From what I understand, you have decomposed your main problem into many small, quickly solvable problems, right?
Do you have real cores, or do you use hardware multithreading/SMT/hyperthreading (all the same thing)? I.e. do you have an 8-core/16-thread machine, or a 16-core machine?
I'm asking because:
1) as a rule of thumb, using SMT (i.e. running two streams of instructions on a single core simultaneously) gives you an 1.5x gain in performance, instead of the expected 2x. Your mileage will vary depending on memory accesses, types of instructions in the different threads, whether they not interfere in their itineraries in the processor pipeline, etc, etc.. You should get 1x only in rare cases. But I've personally never witnessed a 2x approach.
2) If you have two processors (i.e. two sockets on the motherboard), it's again an all different story, because each of the processor manages its own memory, but can share it with the other processor, but at a huge cost, in the ballpark of 300 to 400 cycles. If your processes consume a lot of memory, you may end up having your processors exchanging data slowly, and at a high cost.

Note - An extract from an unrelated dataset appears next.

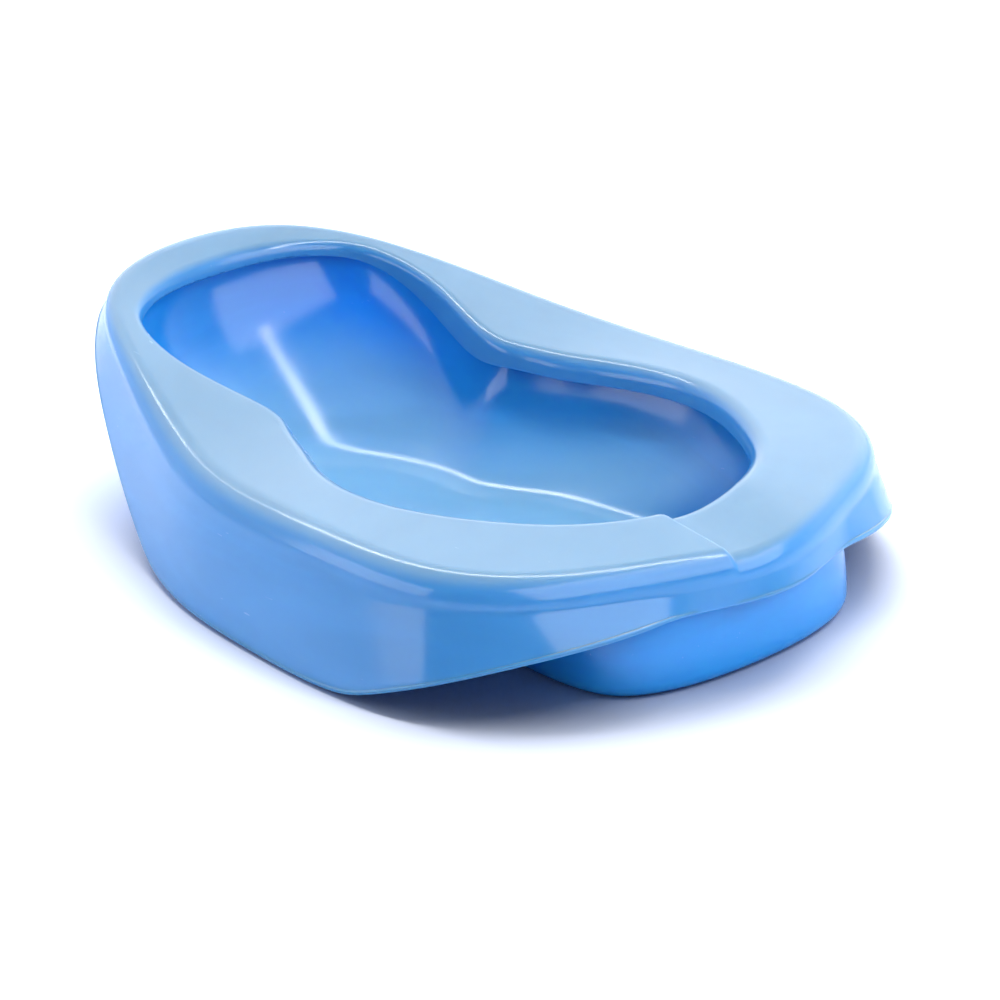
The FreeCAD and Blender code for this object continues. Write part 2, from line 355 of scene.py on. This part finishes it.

If my premise is correct, then you can consider using a second machine (or more), or trying on a true 16-core machine, to see how it behaves. There will be memory contention at one point, but if you have one of the latest designs for workstations or servers, there should be ample cache size, and this should probably work.
I hope this answers the question from the right angle. It's not solver-related but hardware-related.
Happy to follow up if you have more questions.